* Problem requirements
Say how many lines include "from", with no words around the number.

* Recorded information
=-=-=-=-=

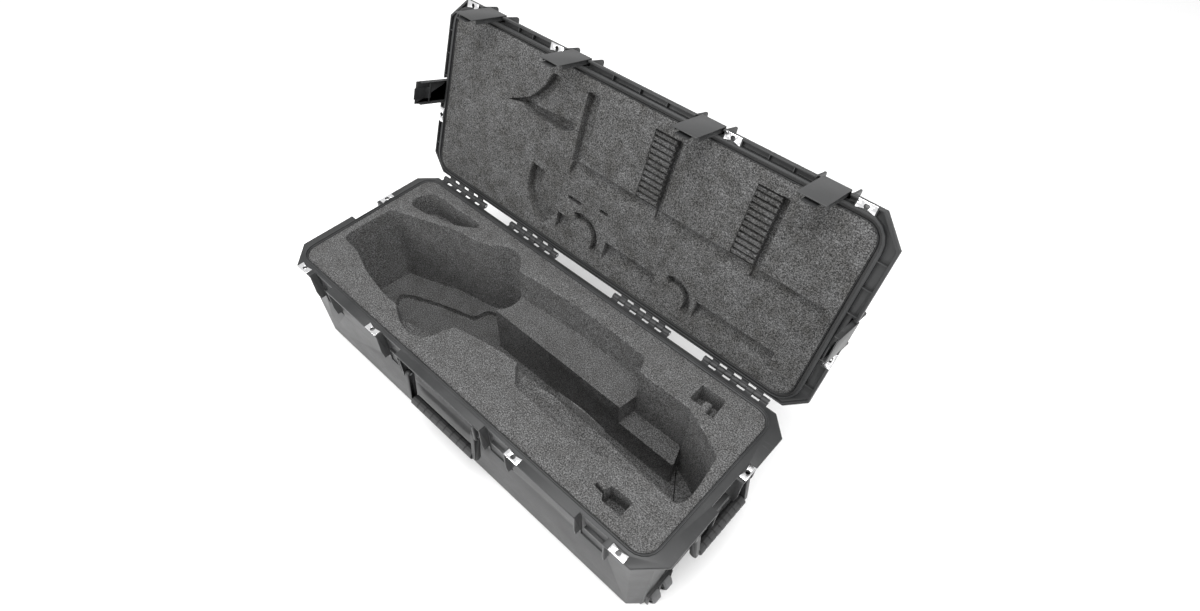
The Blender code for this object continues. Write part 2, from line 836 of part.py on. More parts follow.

=-=-=-=-=

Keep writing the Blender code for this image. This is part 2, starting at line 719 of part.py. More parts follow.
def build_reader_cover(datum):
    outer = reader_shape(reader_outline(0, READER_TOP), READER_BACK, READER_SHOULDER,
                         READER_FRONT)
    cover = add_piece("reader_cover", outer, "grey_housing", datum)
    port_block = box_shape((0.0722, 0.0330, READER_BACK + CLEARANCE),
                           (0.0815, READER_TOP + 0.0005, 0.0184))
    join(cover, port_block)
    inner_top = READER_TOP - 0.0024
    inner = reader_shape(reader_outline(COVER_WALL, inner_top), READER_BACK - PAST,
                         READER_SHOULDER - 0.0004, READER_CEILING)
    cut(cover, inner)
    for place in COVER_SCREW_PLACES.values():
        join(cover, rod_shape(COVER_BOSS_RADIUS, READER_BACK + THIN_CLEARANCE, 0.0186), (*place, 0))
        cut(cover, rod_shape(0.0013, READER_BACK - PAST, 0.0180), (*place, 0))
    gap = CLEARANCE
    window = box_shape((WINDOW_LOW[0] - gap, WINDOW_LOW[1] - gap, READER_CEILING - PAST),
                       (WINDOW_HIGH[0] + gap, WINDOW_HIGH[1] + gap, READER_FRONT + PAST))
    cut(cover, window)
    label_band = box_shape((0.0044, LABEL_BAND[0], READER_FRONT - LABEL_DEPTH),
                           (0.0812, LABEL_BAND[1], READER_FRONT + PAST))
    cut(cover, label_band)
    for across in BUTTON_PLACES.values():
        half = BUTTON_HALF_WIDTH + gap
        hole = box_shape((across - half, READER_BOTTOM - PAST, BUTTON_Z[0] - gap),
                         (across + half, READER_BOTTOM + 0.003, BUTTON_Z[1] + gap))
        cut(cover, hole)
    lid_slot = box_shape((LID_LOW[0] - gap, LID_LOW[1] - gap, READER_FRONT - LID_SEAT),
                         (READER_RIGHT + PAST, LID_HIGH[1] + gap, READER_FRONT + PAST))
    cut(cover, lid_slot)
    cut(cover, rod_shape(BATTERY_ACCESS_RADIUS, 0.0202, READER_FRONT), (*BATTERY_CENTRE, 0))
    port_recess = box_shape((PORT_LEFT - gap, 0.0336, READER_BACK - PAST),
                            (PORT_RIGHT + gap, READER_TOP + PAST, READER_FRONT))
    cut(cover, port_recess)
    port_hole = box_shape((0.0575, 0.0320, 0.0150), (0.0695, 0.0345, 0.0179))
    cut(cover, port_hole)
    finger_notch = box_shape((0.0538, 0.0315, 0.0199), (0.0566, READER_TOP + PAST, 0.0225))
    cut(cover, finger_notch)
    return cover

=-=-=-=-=

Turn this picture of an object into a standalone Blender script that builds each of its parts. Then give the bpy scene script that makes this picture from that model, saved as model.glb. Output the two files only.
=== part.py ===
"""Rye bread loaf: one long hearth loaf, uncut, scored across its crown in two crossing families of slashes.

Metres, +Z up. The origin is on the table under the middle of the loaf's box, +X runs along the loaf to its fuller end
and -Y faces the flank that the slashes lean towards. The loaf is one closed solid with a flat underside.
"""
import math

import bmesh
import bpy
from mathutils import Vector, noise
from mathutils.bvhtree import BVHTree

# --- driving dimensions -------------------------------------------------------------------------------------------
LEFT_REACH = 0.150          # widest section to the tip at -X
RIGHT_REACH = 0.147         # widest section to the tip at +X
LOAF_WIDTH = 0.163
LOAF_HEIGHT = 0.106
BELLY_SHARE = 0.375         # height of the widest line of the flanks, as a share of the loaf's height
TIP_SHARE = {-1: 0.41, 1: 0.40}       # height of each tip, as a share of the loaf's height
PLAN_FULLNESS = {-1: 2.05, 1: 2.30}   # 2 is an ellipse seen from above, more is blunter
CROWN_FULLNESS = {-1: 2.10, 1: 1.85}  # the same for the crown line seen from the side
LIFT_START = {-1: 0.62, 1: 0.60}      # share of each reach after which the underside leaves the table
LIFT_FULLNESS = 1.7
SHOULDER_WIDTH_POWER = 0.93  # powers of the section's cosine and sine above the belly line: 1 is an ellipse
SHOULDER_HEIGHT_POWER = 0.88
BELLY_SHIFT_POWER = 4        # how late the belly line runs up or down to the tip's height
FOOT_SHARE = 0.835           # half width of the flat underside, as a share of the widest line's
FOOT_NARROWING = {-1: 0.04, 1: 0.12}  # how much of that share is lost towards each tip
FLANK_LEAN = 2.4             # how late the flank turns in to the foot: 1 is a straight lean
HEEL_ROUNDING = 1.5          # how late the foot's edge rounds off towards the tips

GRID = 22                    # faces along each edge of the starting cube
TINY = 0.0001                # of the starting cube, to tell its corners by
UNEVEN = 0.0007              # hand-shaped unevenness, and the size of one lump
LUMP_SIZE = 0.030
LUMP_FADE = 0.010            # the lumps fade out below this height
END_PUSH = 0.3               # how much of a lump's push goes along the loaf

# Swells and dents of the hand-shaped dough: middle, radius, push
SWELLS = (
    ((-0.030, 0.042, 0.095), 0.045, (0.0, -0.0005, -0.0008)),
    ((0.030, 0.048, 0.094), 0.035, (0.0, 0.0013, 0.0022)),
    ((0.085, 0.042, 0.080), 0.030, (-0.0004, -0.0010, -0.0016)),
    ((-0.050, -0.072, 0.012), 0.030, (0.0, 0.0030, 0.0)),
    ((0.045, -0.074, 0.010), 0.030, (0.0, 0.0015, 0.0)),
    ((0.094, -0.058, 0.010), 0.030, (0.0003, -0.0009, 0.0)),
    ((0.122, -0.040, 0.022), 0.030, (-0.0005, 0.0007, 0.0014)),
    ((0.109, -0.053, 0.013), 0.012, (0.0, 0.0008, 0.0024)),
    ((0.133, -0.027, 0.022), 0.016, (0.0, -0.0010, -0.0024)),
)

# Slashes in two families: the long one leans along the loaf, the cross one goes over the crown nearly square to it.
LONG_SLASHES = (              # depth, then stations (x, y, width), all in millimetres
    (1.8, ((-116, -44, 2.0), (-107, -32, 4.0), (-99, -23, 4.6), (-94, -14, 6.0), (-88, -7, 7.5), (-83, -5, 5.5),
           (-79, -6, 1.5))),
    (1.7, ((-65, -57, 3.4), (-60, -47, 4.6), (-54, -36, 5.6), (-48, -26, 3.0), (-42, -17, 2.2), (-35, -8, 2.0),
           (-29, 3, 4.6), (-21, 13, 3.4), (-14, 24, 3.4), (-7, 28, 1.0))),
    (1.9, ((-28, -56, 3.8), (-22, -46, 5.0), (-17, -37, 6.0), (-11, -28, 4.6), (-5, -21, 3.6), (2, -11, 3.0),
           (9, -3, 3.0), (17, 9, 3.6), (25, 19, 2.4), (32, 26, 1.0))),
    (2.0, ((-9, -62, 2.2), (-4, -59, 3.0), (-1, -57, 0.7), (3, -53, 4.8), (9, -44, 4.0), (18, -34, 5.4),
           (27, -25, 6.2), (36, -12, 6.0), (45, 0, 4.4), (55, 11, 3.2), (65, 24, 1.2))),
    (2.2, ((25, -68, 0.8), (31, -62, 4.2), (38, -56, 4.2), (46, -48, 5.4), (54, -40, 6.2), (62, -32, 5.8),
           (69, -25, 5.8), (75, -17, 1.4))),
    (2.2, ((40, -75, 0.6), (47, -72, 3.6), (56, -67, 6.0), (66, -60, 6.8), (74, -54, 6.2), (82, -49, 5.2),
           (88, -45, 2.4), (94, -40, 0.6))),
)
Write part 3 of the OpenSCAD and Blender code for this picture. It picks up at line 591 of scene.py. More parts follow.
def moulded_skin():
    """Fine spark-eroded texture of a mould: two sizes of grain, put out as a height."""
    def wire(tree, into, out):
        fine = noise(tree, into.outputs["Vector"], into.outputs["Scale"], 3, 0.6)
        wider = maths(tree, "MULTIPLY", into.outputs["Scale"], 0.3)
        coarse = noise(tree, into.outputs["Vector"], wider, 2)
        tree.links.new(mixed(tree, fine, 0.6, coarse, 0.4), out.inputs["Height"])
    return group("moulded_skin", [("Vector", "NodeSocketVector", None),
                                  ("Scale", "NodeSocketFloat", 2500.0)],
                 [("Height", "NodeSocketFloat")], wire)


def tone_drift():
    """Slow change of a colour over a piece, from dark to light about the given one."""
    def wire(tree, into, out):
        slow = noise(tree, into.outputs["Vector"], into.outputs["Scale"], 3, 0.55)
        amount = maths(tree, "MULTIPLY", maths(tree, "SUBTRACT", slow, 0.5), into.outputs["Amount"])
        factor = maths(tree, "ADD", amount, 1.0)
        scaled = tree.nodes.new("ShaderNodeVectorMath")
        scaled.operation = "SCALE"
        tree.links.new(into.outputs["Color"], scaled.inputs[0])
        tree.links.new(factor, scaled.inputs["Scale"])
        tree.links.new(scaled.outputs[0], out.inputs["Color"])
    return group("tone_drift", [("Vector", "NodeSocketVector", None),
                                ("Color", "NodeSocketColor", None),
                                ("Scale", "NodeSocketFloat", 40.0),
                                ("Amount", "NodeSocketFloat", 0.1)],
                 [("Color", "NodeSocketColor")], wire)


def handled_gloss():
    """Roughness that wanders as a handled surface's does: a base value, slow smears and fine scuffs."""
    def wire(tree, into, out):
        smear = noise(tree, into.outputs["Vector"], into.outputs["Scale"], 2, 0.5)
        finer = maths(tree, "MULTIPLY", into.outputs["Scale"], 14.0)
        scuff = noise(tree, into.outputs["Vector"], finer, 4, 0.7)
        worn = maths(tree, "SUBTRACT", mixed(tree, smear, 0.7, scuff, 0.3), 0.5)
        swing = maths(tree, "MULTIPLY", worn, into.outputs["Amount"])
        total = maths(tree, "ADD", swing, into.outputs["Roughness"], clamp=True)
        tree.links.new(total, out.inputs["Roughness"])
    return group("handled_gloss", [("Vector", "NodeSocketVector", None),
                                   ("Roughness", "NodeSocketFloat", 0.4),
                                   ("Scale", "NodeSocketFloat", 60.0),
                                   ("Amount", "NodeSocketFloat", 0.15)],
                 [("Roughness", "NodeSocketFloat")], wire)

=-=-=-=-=

* Response to the task
7